On Monday, Sacramento celebrates the Martin Luther King Jr. holiday with a car caravan hosted by the local NAACP chapter and Black Lives Matter Sacramento.
This will be the second year running that the organizations are partnering for the day. In the past, the two organizations have held separate events in different parts of the city.
“Dr. Martin Luther King worked for workers rights, homeownership rights and health care access,” NAACP president Betty Williams said. “Every single thing that we’re dealing with right now is what Martin Luther King stood for.”
Williams said the caravan would be keeping Dr. King’s family in mind this year as they march demanding action on federal voting rights legislation in Washington. President Joe Biden has been pushing a package of bills that would more firmly protect voters rights, after some states have passed increasingly restrictive voting laws.
Williams is also urging participants to keep in mind the more immediate concern of Sacramento’s unhoused population on Monday.
“Our theme this year is to reclaim the dream, and reclaiming the dream also means affordable housing, and so we’re also looking at probably the worst times in our history as far as individuals who are homeless,” Williams said.
A recent count of unhoused people in Sacramento shows the population is disproportionately Black.
Black Lives Matter Sacramento founder Tanya Faison and her organization are co-hosting Monday’s caravan. She hopes people will use the day to remember the true Martin Luther King Jr. as an advocate and civil rights leader.

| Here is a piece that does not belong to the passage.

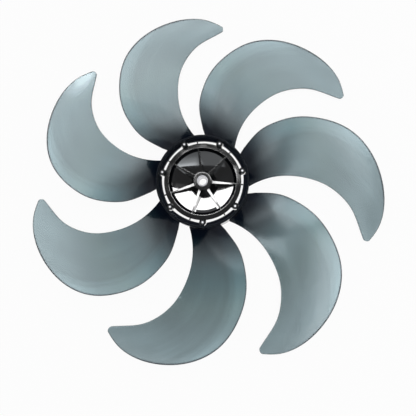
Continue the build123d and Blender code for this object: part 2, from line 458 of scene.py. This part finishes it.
# The panel over the blades is lit unevenly. Each patch is bounded by edges, and an edge is
# (azimuth of its lit side, offset from overhead, softness).
bladeSky = {
    "reach": 2.4,
    "height": 8.0,
    "tint": (0.86, 1.0, 1.05, 1.0),
    "glow": 2.9,
    "eye": (-0.058, 0.108),  # the middle of a dark place, which the flat faces mirror
    "from": (0.165, 0.24),  # the panel comes up from dark at this distance from it
    "to": (0.9, 1.8),  # and fades again this far from overhead
    "toLight": (1.0, 0.3),
    "bright": [
        {"edges": [(90.0, 0.30, 0.10), (0.0, -0.35, 0.15)], "glow": 1.6},
        {
            "edges": [(0.0, 0.20, 0.06), (90.0, -0.47, 0.05), (-90.0, -0.10, 0.08), (180.0, -0.66, 0.08)],
            "glow": 1.3,
        },
    ],
    "dark": [
        {"edges": [(193.0, 0.12, 0.06), (-90.0, -0.28, 0.10), (58.5, -1.0, 0.10)], "glow": -0.86},
        {"edges": [(0.0, 0.15, 0.08), (-90.0, 0.43, 0.10), (180.0, -0.62, 0.10)], "glow": -0.6},
        {"edges": [(180.0, 0.40, 0.15), (90.0, 0.28, 0.10)], "glow": -0.2},
    ],
    "spots": [  # bright beyond all the rest, for the light bands and the glints at the tips
        {
            "edges": [(198.0, 0.385, 0.025), (0.0, -0.48, 0.03), (90.0, -0.60, 0.04), (-90.0, 0.02, 0.04)],
            "glow": 5.5,
        },
        {"edges": [(0.0, -0.19, 0.025), (-90.0, 0.59, 0.03), (180.0, -0.05, 0.05)], "glow": 5.5},
        {
            "edges": [(246.0, 0.275, 0.03), (0.0, -0.13, 0.04), (180.0, -0.36, 0.06), (90.0, -0.46, 0.03)],
            "glow": 3.0,
        },
        {
            "edges": [(90.0, 0.27, 0.03), (-90.0, -0.335, 0.02), (0.0, 0.05, 0.03), (180.0, -0.17, 0.03)],
            "glow": 22.0,
        },
    ],
}

# The bowl mirrors a soft patch of light, brightest along its near edge.
bowlSky = {
    "reach": 1.5,
    "height": 3.0,
    "tint": (0.95, 1.0, 1.04, 1.0),
    "glow": 0.0,
    "bright": [
        {
            "edges": [(-90.0, 0.43, 0.01), (90.0, -1.15, 0.25), (0.0, -0.95, 0.10), (180.0, -1.3, 0.2)],
            "glow": 4.0,
        },
        {
            "edges": [(-90.0, 0.43, 0.01), (90.0, -0.72, 0.22), (0.0, 0.12, 0.10), (180.0, -1.3, 0.2)],
            "glow": 8.5,
        },
        {
            "edges": [(-90.0, 0.43, 0.01), (90.0, -0.52, 0.09), (0.0, 0.12, 0.30), (180.0, -1.4, 0.2)],
            "glow": 15.0,
        },
    ],
}


def makePanel(name, toward, span, height, glow):
    lamp = bpy.data.lights.new(name, "AREA")
    lamp.shape = "RECTANGLE"
    lamp.size = span[0] * height
    lamp.size_y = span[1] * height
    lamp.energy = glow * pi * lamp.size * lamp.size_y
    panel = bpy.data.objects.new(name, lamp)
    panel.location = (toward[0] * height, toward[1] * height, height)
    panel.visible_camera = False
    scene.collection.objects.link(panel)
    return panel


def keepFor(panel, pieces):
    receivers = bpy.data.collections.new(panel.name + "Receivers")
    for piece in pieces:
        receivers.objects.link(nodes[piece])
    panel.light_linking.receiver_collection = receivers
    panel.visible_diffuse = False
    panel.visible_transmission = False


def addPatch(tree, across, along, patch):
    share = 1.0
    for azimuth, offset, softness in patch["edges"]:
        place = addMath(tree, "MULTIPLY", across, cos(radians(azimuth)))
        place = addMath(tree, "MULTIPLY_ADD", along, sin(radians(azimuth)), place)
        edge = addRange(tree, place, offset - softness, offset + softness)
        share = addMath(tree, "MULTIPLY", edge, share)
    return addMath(tree, "MULTIPLY", share, patch["glow"])


def addEye(tree, place, level, look):
    toEye = tuple(-part * look["height"] for part in (*look["eye"], 0.0))
    fromEye = axisDistance(tree, addVector(tree, "ADD", place, toEye).outputs[0])
    rise = addRange(tree, addMath(tree, "DIVIDE", fromEye, look["height"]), *look["from"])
    distance = addMath(tree, "DIVIDE", axisDistance(tree, place), look["height"])
    fall = addRange(tree, distance, *look["to"], *look["toLight"])
    return addMath(tree, "MULTIPLY", level, addMath(tree, "MULTIPLY", rise, fall))


def makeSky(name, look, pieces):
    span = 2 * look["reach"]
    panel = makePanel(name, (0.0, 0.0), (span, span), look["height"], 1.0)
    keepFor(panel, pieces)
    panel.data.use_nodes = True
    tree = panel.data.node_tree
    tree.nodes.clear()
    output = tree.nodes.new("ShaderNodeOutputLight")
    place = tree.nodes.new("ShaderNodeNewGeometry").outputs["Position"]
    parts = addNode(tree, "ShaderNodeSeparateXYZ", Vector=place).outputs
    across = addMath(tree, "DIVIDE", parts["X"], look["height"])
    along = addMath(tree, "DIVIDE", parts["Y"], look["height"])
    level = look["glow"]
    for patch in look["bright"]:
        level = addMath(tree, "ADD", addPatch(tree, across, along, patch), level)
    for patch in look.get("dark", []):
        shade = addMath(tree, "ADD", addPatch(tree, across, along, patch), 1.0)
        level = addMath(tree, "MULTIPLY", shade, level)
    for patch in look.get("spots", []):
        level = addMath(tree, "ADD", level, addPatch(tree, across, along, patch))
    if "eye" in look:
        level = addEye(tree, place, level, look)
    glow = addNode(tree, "ShaderNodeEmission", Color=look["tint"], Strength=level)
    tree.links.new(glow.outputs[0], output.inputs["Surface"])


makePanel("key", **keyLamp)
for name, card in cards.items():
    panel = makePanel(name, card["toward"], card["span"], card["height"], card["glow"])
    keepFor(panel, card["on"])
makeSky("bladeSky", bladeSky, ["blade_ring"])
makeSky("bowlSky", bowlSky, ["hub_core"])
print("light set")


# Camera over the part, as in the photograph

view = {
    "place": (0.0171, -0.0313, 0.3046),
    "pitch": 7.52,
    "roll": 2.33,
    "lens": 25.96,
    "sensor": 36.0,
    "shiftUp": -0.0813,
    "nearest": 0.01,
}

camera = bpy.data.objects.new("camera", bpy.data.cameras.new("camera"))
camera.data.lens = view["lens"]
camera.data.sensor_width = view["sensor"]
camera.data.shift_y = view["shiftUp"]
camera.data.clip_start = view["nearest"]
camera.location = view["place"]
camera.rotation_mode = "YXZ"
camera.rotation_euler = (radians(view["pitch"]), radians(view["roll"]), 0.0)
scene.collection.objects.link(camera)
scene.camera = camera
print("camera set")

“The reason that we have this is to remind people of who Martin Luther King Jr. really was, there’s this way that folks tend to make MLK represent whatever it is they’re advocating without looking at who he is as a person, or who he was as a person,” Faison said.
The car caravan will start in North Sacramento at Grant High School at 7:30 a.m. on Jan. 17. It will then make stops at Sacramento City College, the Oak Park Community Center and finish at Sacramento State University, the only California State University campus where Dr. King spoke. More information can be found here. Participants are encouraged to decorate their cars in remembrance or write messages in solidarity.
For the first time since these parades have been organized, the organization representing Asian Americans in the region, Asian Pacific Islander American Public Affairs (APAPA), will also be participating and driving alongside in support of the NAACP and Black Lives Matter Sacramento.
“Not just on the day that we celebrate him but every day of the year, we just hope that people leave inspired to carry on his legacy,” Faison said.